Exercise goal
Set down word for word each line from the start of the listing through the line that contains "and its side.", both included.

Information provided
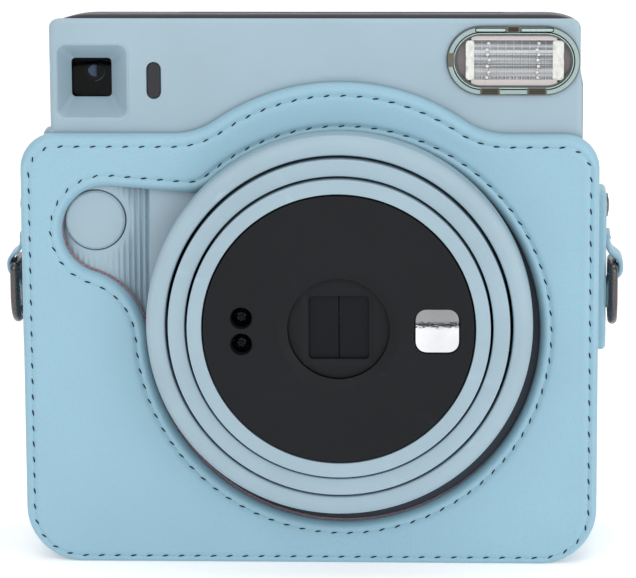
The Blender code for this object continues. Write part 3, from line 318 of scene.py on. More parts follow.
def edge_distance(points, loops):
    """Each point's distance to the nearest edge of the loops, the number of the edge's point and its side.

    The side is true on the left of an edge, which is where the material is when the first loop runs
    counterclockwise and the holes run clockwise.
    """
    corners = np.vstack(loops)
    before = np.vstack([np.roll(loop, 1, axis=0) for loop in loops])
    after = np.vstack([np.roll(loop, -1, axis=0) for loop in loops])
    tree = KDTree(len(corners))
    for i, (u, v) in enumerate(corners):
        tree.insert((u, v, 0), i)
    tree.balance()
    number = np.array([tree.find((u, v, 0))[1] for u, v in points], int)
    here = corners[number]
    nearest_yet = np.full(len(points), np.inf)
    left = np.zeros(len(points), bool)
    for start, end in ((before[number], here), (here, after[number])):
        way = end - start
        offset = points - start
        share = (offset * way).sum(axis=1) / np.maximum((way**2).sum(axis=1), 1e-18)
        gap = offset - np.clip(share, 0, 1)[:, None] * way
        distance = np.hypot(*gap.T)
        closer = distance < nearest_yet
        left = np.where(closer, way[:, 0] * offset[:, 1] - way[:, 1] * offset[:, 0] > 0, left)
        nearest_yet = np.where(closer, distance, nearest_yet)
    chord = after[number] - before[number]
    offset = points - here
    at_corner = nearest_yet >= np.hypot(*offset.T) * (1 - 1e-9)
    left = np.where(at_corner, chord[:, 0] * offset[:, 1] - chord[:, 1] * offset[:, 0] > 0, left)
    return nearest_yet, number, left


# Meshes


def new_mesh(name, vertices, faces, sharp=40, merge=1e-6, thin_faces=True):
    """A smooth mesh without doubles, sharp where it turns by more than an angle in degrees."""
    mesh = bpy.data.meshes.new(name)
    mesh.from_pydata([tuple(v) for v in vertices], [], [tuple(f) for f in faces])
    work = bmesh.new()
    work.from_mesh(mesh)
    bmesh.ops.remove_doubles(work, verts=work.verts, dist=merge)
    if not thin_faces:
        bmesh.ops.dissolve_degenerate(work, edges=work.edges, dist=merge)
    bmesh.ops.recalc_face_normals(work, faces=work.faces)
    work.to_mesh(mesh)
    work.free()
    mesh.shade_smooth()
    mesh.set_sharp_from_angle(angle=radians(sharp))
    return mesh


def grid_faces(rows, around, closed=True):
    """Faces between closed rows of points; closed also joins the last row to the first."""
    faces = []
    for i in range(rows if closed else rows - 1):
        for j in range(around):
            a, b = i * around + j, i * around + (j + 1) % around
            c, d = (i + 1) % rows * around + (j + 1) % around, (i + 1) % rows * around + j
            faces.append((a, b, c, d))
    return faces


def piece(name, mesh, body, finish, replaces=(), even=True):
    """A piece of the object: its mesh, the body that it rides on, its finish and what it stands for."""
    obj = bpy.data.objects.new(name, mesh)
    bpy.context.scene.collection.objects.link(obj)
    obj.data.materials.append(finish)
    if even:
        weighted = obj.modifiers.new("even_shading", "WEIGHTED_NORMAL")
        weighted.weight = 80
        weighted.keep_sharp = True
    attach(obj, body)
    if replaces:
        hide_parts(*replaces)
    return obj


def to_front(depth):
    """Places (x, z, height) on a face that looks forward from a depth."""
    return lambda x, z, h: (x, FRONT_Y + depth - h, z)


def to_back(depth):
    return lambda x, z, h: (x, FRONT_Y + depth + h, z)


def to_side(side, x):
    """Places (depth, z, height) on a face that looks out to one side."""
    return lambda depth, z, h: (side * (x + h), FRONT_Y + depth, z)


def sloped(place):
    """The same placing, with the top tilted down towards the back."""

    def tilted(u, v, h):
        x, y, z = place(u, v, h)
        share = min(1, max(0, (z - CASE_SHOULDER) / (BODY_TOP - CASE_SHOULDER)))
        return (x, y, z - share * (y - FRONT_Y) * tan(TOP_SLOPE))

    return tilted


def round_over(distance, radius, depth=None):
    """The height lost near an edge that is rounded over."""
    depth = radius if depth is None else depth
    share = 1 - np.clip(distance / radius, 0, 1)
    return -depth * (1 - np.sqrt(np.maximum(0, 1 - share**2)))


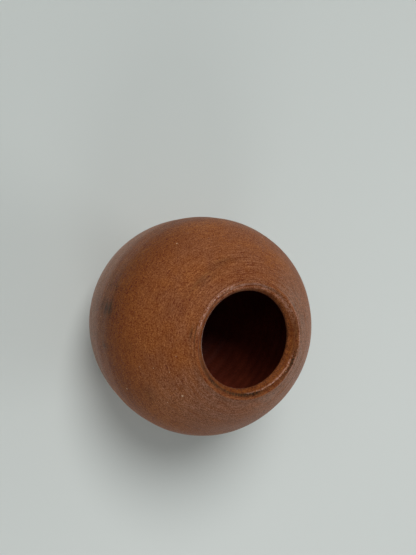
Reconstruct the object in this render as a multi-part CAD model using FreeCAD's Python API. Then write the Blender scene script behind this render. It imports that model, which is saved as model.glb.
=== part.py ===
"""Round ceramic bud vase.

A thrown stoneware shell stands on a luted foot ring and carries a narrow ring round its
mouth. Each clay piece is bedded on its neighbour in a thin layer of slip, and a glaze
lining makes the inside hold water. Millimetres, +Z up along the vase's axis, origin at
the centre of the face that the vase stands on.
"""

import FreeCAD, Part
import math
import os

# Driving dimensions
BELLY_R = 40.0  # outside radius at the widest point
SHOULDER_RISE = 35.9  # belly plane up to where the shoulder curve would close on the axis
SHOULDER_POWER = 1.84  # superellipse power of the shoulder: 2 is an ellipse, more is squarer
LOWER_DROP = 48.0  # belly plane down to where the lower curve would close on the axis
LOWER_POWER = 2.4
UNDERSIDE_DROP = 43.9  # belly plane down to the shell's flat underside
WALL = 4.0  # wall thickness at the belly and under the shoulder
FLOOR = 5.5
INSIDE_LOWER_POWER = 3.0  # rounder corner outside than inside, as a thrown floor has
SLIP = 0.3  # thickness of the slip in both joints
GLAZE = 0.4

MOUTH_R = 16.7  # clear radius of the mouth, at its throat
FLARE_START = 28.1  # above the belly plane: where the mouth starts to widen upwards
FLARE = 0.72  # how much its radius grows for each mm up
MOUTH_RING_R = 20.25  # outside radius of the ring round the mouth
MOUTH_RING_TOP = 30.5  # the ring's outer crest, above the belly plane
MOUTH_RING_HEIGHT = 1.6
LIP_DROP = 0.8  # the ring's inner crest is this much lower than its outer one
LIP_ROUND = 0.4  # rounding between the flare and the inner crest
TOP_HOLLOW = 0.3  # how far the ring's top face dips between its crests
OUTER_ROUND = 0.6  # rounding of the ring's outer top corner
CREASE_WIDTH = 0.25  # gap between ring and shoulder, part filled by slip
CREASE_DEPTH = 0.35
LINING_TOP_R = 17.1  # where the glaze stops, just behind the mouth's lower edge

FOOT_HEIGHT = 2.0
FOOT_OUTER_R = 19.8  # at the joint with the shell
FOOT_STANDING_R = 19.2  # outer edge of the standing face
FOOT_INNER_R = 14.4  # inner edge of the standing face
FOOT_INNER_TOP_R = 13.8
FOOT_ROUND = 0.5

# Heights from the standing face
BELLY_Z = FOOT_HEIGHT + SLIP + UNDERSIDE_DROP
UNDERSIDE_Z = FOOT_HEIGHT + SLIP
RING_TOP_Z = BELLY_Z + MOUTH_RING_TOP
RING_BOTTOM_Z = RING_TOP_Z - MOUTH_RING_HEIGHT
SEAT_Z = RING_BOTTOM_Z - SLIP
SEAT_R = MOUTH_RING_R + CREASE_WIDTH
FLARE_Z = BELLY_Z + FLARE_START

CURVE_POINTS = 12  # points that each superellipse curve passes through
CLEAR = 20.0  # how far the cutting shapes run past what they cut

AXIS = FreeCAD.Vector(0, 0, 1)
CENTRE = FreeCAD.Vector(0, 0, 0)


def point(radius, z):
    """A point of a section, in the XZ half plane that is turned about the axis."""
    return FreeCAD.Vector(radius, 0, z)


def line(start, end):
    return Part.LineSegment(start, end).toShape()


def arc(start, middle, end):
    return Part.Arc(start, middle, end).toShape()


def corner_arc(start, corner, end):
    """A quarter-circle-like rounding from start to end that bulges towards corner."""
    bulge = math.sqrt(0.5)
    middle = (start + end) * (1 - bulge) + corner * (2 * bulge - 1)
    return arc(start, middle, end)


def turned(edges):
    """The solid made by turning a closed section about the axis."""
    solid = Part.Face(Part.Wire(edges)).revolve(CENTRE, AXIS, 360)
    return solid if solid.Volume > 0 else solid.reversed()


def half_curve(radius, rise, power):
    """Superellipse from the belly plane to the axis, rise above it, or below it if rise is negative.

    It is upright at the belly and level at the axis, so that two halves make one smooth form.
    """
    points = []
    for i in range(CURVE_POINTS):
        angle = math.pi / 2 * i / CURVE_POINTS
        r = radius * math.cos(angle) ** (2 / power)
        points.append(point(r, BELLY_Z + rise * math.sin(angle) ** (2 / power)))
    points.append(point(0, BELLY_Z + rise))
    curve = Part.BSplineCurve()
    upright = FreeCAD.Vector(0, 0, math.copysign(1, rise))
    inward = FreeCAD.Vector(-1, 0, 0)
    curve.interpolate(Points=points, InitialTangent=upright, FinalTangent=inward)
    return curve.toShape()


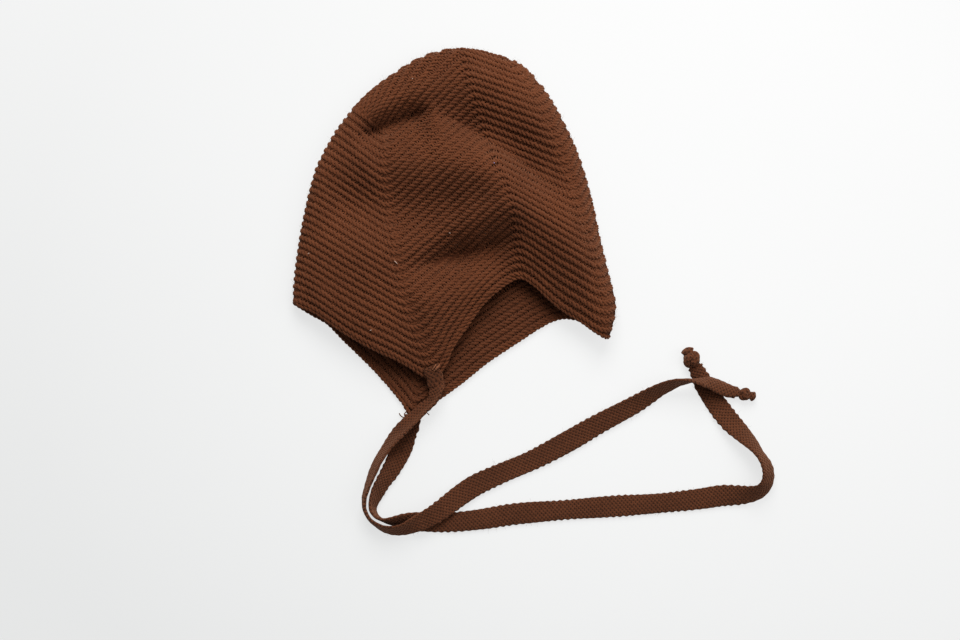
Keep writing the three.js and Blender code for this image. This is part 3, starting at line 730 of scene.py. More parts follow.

Task response
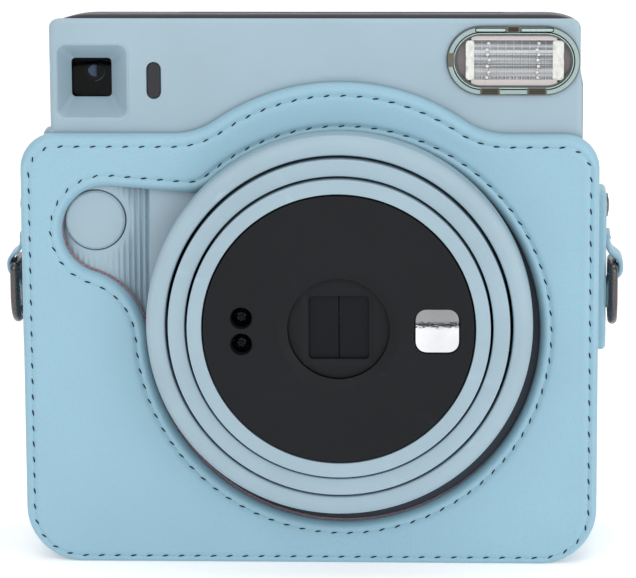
The Blender code for this object continues. Write part 3, from line 318 of scene.py on. More parts follow.
def edge_distance(points, loops):
    """Each point's distance to the nearest edge of the loops, the number of the edge's point and its side.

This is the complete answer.